If you’re looking for a pet-friendly place, those are harder to find because landlords are more picky. Geographically speaking, a lot of pet-friendly homes are further away from campus. Make sure to ask the landlord about pet policy, including breed restrictions, pet rent, and any other ramifications.
Extra Advice – Apartment Showings
When attending an apartment or house showing, act professionally and look the part. Don’t show up looking like a slob who doesn’t know anything about college housing. Take the initiative to learn about how renting a home goes, and continuously think of questions to ask the landlord; you should always have questions. The more professional and educated you are about this stuff, the more likely the landlord will trust you and see you as a reliable, responsible tenant.
Extra Extra Advice – Be Safe at Night
The night life in Madison is crazy; everybody knows that. But what students don’t always remember is that walking alone in the wee hours of the morning is very dangerous. The University does not condone any student walk home alone at night, especially if he/she is intoxicated. Note that you, as students, have multiple resources to call upon if you want to be safe. SAFEwalk is your best bet, as they will come to you and walk you home. The UW Police Department is another option, but won’t accompany you back, however, if you need to report something, call the UWPD. Other possible solutions are the Madison Taxi Company, Uber, and Lyft.

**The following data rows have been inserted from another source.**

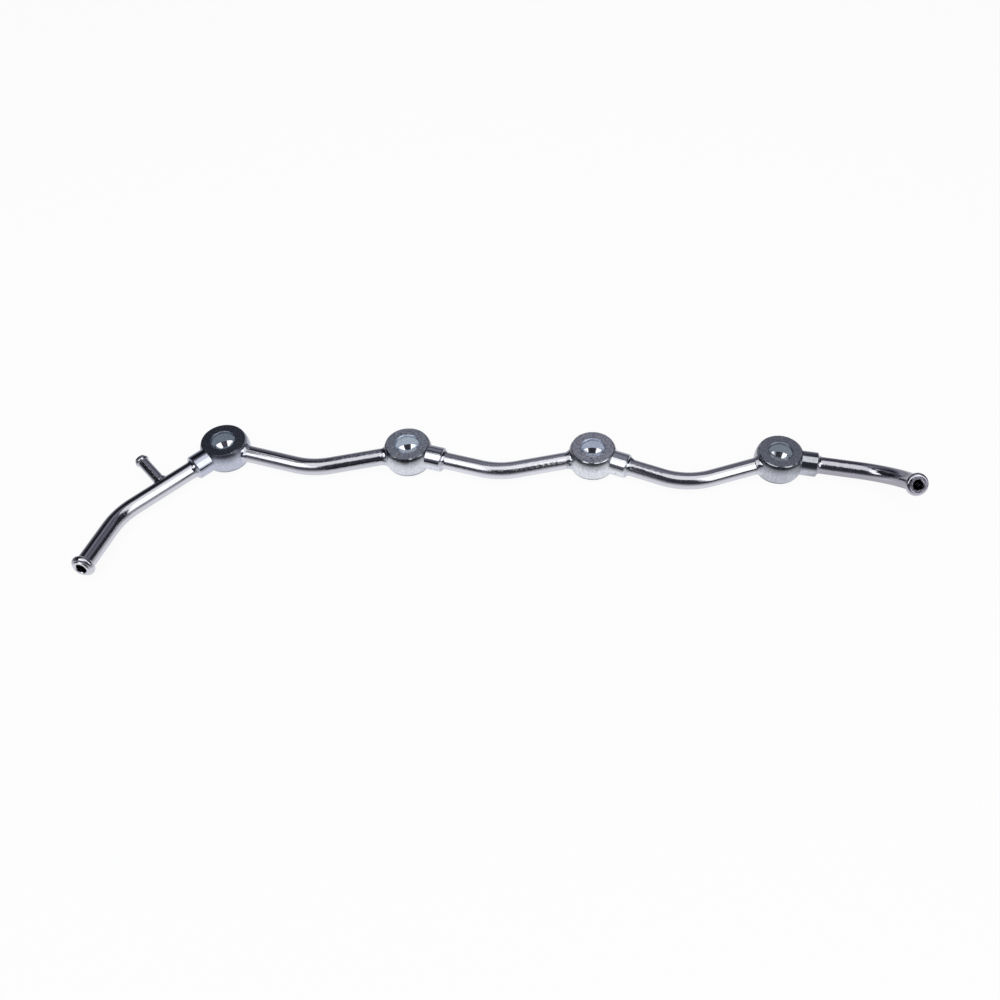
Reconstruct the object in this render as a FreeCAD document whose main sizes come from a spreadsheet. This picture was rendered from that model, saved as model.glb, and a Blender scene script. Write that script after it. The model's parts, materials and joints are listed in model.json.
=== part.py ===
import FreeCAD, Part
import math
import os
import re
import Sketcher

# Four-eye fuel pipe: banjo eyes in a row, brazed onto bent steel tube.
# Millimetres, +Z up along the bores, +X along the row from eye 1 to eye 4.
# The origin is the centre of the bore of eye 1, half-way up the eye.
# The part lies on the flat lower faces of its eyes.

doc = FreeCAD.newDocument("FuelPipe")
sheet = doc.addObject("Spreadsheet::Sheet", "Sizes")

SIZES = {
    # eyes
    "eyePitch": 110.0,  # bore to bore along the row
    "eyeDiameter": 29.4,  # spherical outside of the ring
    "eyeHeight": 14.8,  # between the two flat sealing faces
    "faceEdgeBreak": 0.3,  # bevel between face and ball
    "boreDiameter": 14.1,  # clears an M14 banjo bolt
    "boreChamfer": 0.5,
    "galleryDiameter": 19.0,  # fuel groove turned inside the bore
    "galleryHeight": 11.0,  # at its mouth
    "galleryFlankAngle": 45.0,  # its upper and lower sides slope, from the eye plane
    # necks, turned in one piece with the eyes
    "neckDiameter": 14.5,
    "neckLength": 22.2,  # bore axis to end face
    "neckChamfer": 0.4,
    "socketDepth": 7.5,  # how far a tube enters the neck
    "socketGap": 0.05,  # brazing gap on the radius
    "seatLip": 1.0,  # wall between gallery and tube end, opposite the neck
    # tube
    "tubeDiameter": 10.0,
    "tubeWall": 2.0,
    # link tubes, bowed to one side in the plane of the eyes
    "linkBendRadius": 40.0,
    "linkAngle": 15.0,  # links 1 and 2, between tube and row
    "lastLinkAngle": 21.0,  # link 3 is bowed deeper
    # inlet tube, from the neck of eye 1
    "inletAngle": 132.5,  # degrees clockwise from +X, seen from above
    "inletBendStart": 62.5,  # bore axis to start of bend
    "inletBendRadius": 33.8,
    "inletBendAngle": 33.0,
    "inletRollAngle": 12.0,  # tilt of the bend out of the eye plane
    "inletTail": 33.0,  # end of bend to tip
    # outlet tube, from the neck of eye 4
    "outletAngle": 9.0,
    "outletBendStart": 46.0,
    "outletBendRadius": 28.8,
    "outletBendAngle": 78.0,
    "outletRollAngle": 141.0,
    "outletTail": 6.5,
    # rolled bead and tip of both hose ends
    "beadDiameter": 13.2,
    "beadWidth": 4.0,
    "beadSetback": 2.7,  # tip to middle of bead
    "tipChamfer": 0.4,
    # branch nipple on the inlet tube
    "nippleStation": 42.2,  # bore axis of eye 1 to nipple axis
    "nippleRiseAngle": 13.0,  # above the eye plane
    "nippleDiameter": 6.5,
    "nippleWall": 1.0,
    "nippleReach": 24.5,  # inlet tube axis to nipple tip
    "nippleBeadDiameter": 8.2,
    "nippleBeadWidth": 2.6,
    "nippleBeadSetback": 2.0,
    # braze fillets
    "neckBrazeHeight": 1.75,
    "neckBrazeLength": 3.0,
    "eyeBrazeHeight": 2.1,
    "eyeBrazeLength": 3.2,
    "nippleBrazeHeight": 1.0,
}

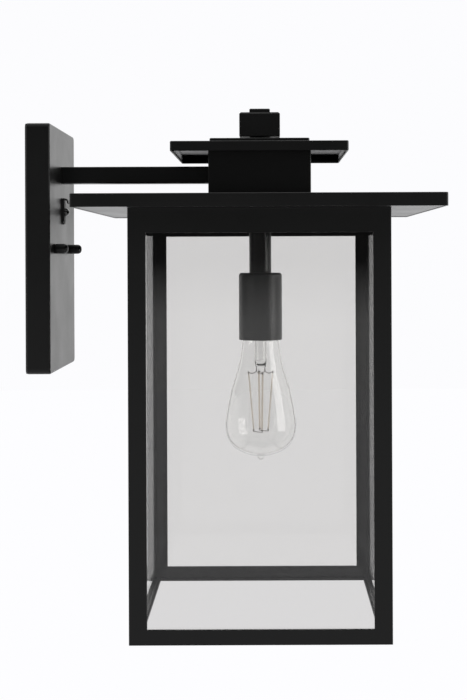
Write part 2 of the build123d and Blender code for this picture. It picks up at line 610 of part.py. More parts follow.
VITRITE_LOW, VITRITE_TOP = BULB_CAP_TOP - VITRITE_SINK, BULB_CONTACT_TOP - BULB_CONTACT_T
with BuildPart() as bulb_insulator:
    with BuildSketch(upright()):
        with BuildLine():
            Polyline(
                (0, VITRITE_LOW), (VITRITE_LOW_R, VITRITE_LOW), (VITRITE_TOP_R, VITRITE_TOP),
                (0, VITRITE_TOP), close=True,
            )
        make_face()
    revolve(axis=CENTRE_LINE)
save(bulb_insulator, "bulb_insulator")

with BuildPart() as bulb_contact:
    with BuildSketch(level(VITRITE_TOP)):
        Circle(BULB_CONTACT_R)
    extrude(amount=BULB_CONTACT_T)
    fillet(bulb_contact.faces().sort_by(Axis.Z)[-1].edges(), radius=BULB_CONTACT_ROUND)
save(bulb_contact, "bulb_contact")

# The glass mount: a flared tube fused into the neck, ending in a flat press that holds the wires.
MOUNT_R, MOUNT_T, MOUNT_LOW, PRESS_LOW = 5.4, 0.8, -101.0, -107.0
FLARE_LOW = -84.0
FLARE_MID, FLARE_TOP = (6.8, -78.2), (10.8, -74.0)
FLARE_MID_IN, FLARE_IN = (6.0, -77.6), (10.2, -73.4)
PRESS_W, PRESS_T, WIRE_FOOT_R = 9.3, 3.6, 3.7
with BuildPart() as bulb_mount:
    with BuildSketch(upright()):
        with BuildLine():
            Polyline((MOUNT_R - MOUNT_T, MOUNT_LOW), (MOUNT_R, MOUNT_LOW), (MOUNT_R, FLARE_LOW))
            ThreePointArc((MOUNT_R, FLARE_LOW), FLARE_MID, FLARE_TOP)
            Line(FLARE_TOP, FLARE_IN)
            ThreePointArc(FLARE_IN, FLARE_MID_IN, (MOUNT_R - MOUNT_T, FLARE_LOW))
            Line((MOUNT_R - MOUNT_T, FLARE_LOW), (MOUNT_R - MOUNT_T, MOUNT_LOW))
        make_face()
    revolve(axis=CENTRE_LINE)
    with BuildSketch(level(PRESS_LOW)):
        SlotOverall(PRESS_W, PRESS_T)
    with BuildSketch(level(MOUNT_LOW)):
        Circle(MOUNT_R)
    loft()
save(bulb_mount, "bulb_mount")


def spoke(turn, radius, height):
    """Point at a turn about the bulb's axis, at a radius and a height."""
    angle = radians(turn)
    return Vector(CENTRE_X + radius * cos(angle), radius * sin(angle), height)


def rod(start, end, radius):
    """Straight round rod between two points, added to the part under construction."""
    with BuildSketch(Plane(origin=start, z_dir=end - start)) as disc:
        Circle(radius)
    extrude(disc.sketch, amount=(end - start).length)


turns = [FILAMENT_TURN + 360 / FILAMENTS * i for i in range(FILAMENTS)]
with BuildPart() as bulb_filaments:
    for turn in turns:
        rod(spoke(turn, *FILAMENT_TOP), spoke(turn, *FILAMENT_END), FILAMENT_R)
save(bulb_filaments, "bulb_filaments")

with BuildPart() as bulb_wires:
    for i, turn in enumerate(turns):
        press_end = 0 if i < FILAMENTS / 2 else 180
        foot = spoke(press_end, WIRE_FOOT_R, PRESS_LOW)
        knee = spoke(press_end, WIRE_FOOT_R, FILAMENT_TOP[1] + KNEE_OVER)
        rod(foot, knee, WIRE_R)
        rod(knee, spoke(turn, FILAMENT_TOP[0], FILAMENT_TOP[1] + HOOK_OVER), WIRE_R)
    ring_at = (CENTRE_X + FILAMENT_END[0], 0, FILAMENT_END[1] - RING_UNDER)
    with BuildSketch(Plane(origin=ring_at, z_dir=(0, 1, 0))):
        Circle(WIRE_R)
    revolve(axis=CENTRE_LINE)
save(bulb_wires, "bulb_wires")


# ---------------------------------------------------------------- leads inside the lantern
def lead(y):
    """One insulated lead: sensor module, arm, collar, down the lamp pipe, to its socket terminal."""
    rise_x, low_z = MODULE_BACK + LEAD_IN, WELL_FLOOR + SCREW_HEAD + LEAD_R
    reach = TERMINAL_Y if y > 0 else -TERMINAL_Y
    with BuildPart() as wire:
        with BuildLine() as path:
            FilletPolyline(
                (rise_x, y, CELL_Z + MODULE_H / 2), (rise_x, y, ARM_Z), (CENTRE_X, y, ARM_Z),
                (CENTRE_X, y, low_z), (CENTRE_X, reach, low_z), radius=LEAD_BENDS,
            )
        with BuildSketch(Plane(path.line @ 0, z_dir=path.line % 0)):
            Circle(LEAD_R)
        sweep(path=path.line)
    return wire


save(lead(LEAD_Y), "lead_black")
save(lead(-LEAD_Y), "lead_white")
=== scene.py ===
import json
from math import cos, pi, radians, sin

import bmesh
import bpy
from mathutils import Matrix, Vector

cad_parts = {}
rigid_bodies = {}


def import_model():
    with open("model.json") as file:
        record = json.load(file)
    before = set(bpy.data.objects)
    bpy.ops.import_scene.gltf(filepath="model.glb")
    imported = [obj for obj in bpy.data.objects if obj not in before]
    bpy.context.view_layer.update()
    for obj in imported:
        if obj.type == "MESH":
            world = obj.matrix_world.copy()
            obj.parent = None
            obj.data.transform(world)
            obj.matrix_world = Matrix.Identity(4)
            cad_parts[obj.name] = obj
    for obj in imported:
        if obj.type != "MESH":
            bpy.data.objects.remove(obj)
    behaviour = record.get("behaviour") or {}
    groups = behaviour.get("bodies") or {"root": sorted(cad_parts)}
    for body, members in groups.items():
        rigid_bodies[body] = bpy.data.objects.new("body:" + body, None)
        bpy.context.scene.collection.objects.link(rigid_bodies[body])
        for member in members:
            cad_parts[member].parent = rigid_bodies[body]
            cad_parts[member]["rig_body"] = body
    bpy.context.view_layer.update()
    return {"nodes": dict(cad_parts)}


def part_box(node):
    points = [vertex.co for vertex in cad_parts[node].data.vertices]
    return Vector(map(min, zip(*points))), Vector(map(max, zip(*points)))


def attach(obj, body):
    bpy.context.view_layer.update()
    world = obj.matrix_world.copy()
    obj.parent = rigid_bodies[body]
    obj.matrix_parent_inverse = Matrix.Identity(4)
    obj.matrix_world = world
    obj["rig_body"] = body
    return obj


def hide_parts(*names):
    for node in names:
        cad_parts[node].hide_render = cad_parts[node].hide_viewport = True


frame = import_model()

NODES = frame["nodes"]

# ------------------------------------------------------------------ camera
# A long lens, square to the lantern's side but for a quarter degree of roll, so that the uprights stay
# upright. The lens shift frames the lantern instead of a tilt.
LENS, SENSOR, VIEW_DEPTH = 65.2114, 36.0, 60.0
SHIFT_X, SHIFT_Y = -0.049286, -0.134286
CAMERA_AT = Vector((0.206, -1.144, -0.007))
CAMERA_ROLL = 0.004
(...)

When searching for your first college home, there are a lot of bumps in the road. Now, depending on your luck that might not be true, but this is a learning process. Going through something like this with friends (roommates) is a great thing for everyone. Chances are, you and your roommates have never lived on your own before. Learning how to deal with all this stuff together is the best way possible. If the first five houses you look at don’t work out, it’s ok; learn from your mistakes. There are plenty of housing options off the UW-Madison campus. Whether you’re searching for it or not, you’ll find the perfect home!